Guerre en
Ukraine : la fuite en avant de Poutine
21 Septembre 2022
Le Kremlin vient d’annoncer
plusieurs mesures directement liées à la guerre en Ukraine et à son
intensification : une mobilisation dite partielle concernant 300 000
réservistes et la tenue de référendums sur le rattachement à la Russie de
quatre régions ukrainiennes.
Après une série de revers militaires
et la perte de territoires en Ukraine, Poutine a besoin de renforcer son armée.
Mais il lui faut aussi regagner du terrain : sur le front, dans l’opinion
publique et auprès des cercles dirigeants russes, le « parti de la
guerre » et les milieux ultra-nationalistes. En effet, ces jours-ci des
critiques s’y sont exprimées sur la façon dont les généraux mènent les
opérations militaires, ce qui, à travers eux, pouvait viser leur chef, Poutine.
Des gains
de territoire à tout prix
Le Kremlin ne semble pas craindre
le résultat de ces référendums. Les républiques sécessionnistes de Lougansk et
de Donetsk, à l’extrême est dans le Donbass, ont une population largement
prorusse et, depuis 2014, une administration et des forces armées que Moscou
encadre. Quant aux deux autres régions, celles de Kherson au sud-ouest et de
Zaporijia au sud, elles ont une population majoritairement russophone, placée
depuis des mois sous administration prorusse et sous le contrôle des troupes du
Kremlin.
Dans les faits, leur rattachement
à la Russie ne changera pas grand-chose sous l’angle militaire, ni du point de
vue de la vie de populations soumises depuis des mois, voire des années, aux
horreurs de la guerre.
C’est pour le pouvoir russe que
cela change la donne. Rattachées à la Russie, ces régions auront plus de valeur
dans d’éventuelles tractations à venir avec Kiev et Washington autour du sort
et du statut de l’Ukraine.
Dans l’immédiat, ce probable
agrandissement du territoire de la Russie viendrait à point nommé pour conforter
Poutine dans son rôle de chef de guerre engrangeant les victoires sur les
ennemis de la Sainte Russie. Car c’est cette image nationaliste, ternie par
l’échec de son offensive éclair sur Kiev et les reculs de son armée, qui lui a
permis de disposer d’un certain consensus dans l’opinion et ainsi d’asseoir le
pouvoir qu’il incarne : celui de chef de la bureaucratie, cette caste
parasitaire qui dirige la Russie autant qu’elle pille ses ressources et sa
population.
Mais Poutine sait aussi que la
popularité qu’il retire de cette posture et l’autorité que cela lui vaut auprès
de la caste dirigeante ne sont pas gravées dans le marbre.
Des
effets « collatéraux » de la guerre
Ainsi, un institut russe de
sociologie renommé vient de publier une étude où il note que « près
d’une personne sur cinq interrogées s’attend à des protestations »

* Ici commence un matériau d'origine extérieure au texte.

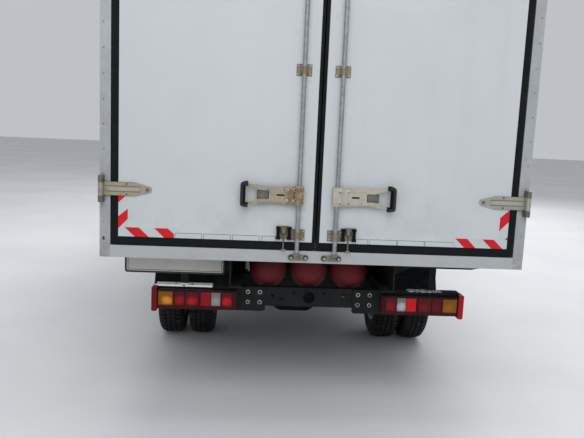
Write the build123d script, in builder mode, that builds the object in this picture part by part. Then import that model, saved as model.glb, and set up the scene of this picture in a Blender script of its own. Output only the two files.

contre la guerre. En clair, malgré la censure, les arrestations et
condamnations continues, la contestation n’a pas disparu. Et elle pourrait se
nourrir de défaites militaires qui agissent comme des révélateurs des
faiblesses et turpitudes du pouvoir russe.
Cette guerre, dans laquelle le
Kremlin s’est enlisé lui-même, permet à l’impérialisme, surtout américain,
d’épuiser le régime russe. Elle a aussi pour effet de remettre en cause le rôle
de parrain de l’espace ex-soviétique que le pouvoir russe gardait plus ou moins
jusque-là.
On vient d’en avoir une
illustration dans le Caucase, puis en Asie centrale. L’Azerbaïdjan, appuyé par
la Turquie qui aimerait remplacer la Russie comme puissance tutélaire de la
région, a, malgré un accord de paix signé en 2020 sous l’égide de Moscou,
attaqué l’Arménie, que la Russie protège, dans le Haut-Karabakh, une région
contestée depuis plus de trente ans. Résultat : des centaines de morts,
militaires et civils, de part et d’autre, et une trêve aussi précaire que les
précédentes. Entre le Tadjikistan et le Kirghizstan, deux États parmi les plus
pauvres de la planète, des affrontements militaires ont repris ces jours-ci,
autour d’une enclave tadjike, faisant déjà une centaine de morts et plus de
100 000 réfugiés.
Le scénario dans les deux cas est
similaire, l’éclatement de l’Union soviétique ayant élevé des barrières
étatiques entre les peuples et en leur sein, avec des régimes semi-dictatoriaux
qui se maintiennent au pouvoir en dressant régulièrement leur population contre
ses voisins. Et cela avec une Russie de Poutine qui n’a même plus les moyens de
prétendre jouer les arbitres entre des États censés être ses alliés et obligés.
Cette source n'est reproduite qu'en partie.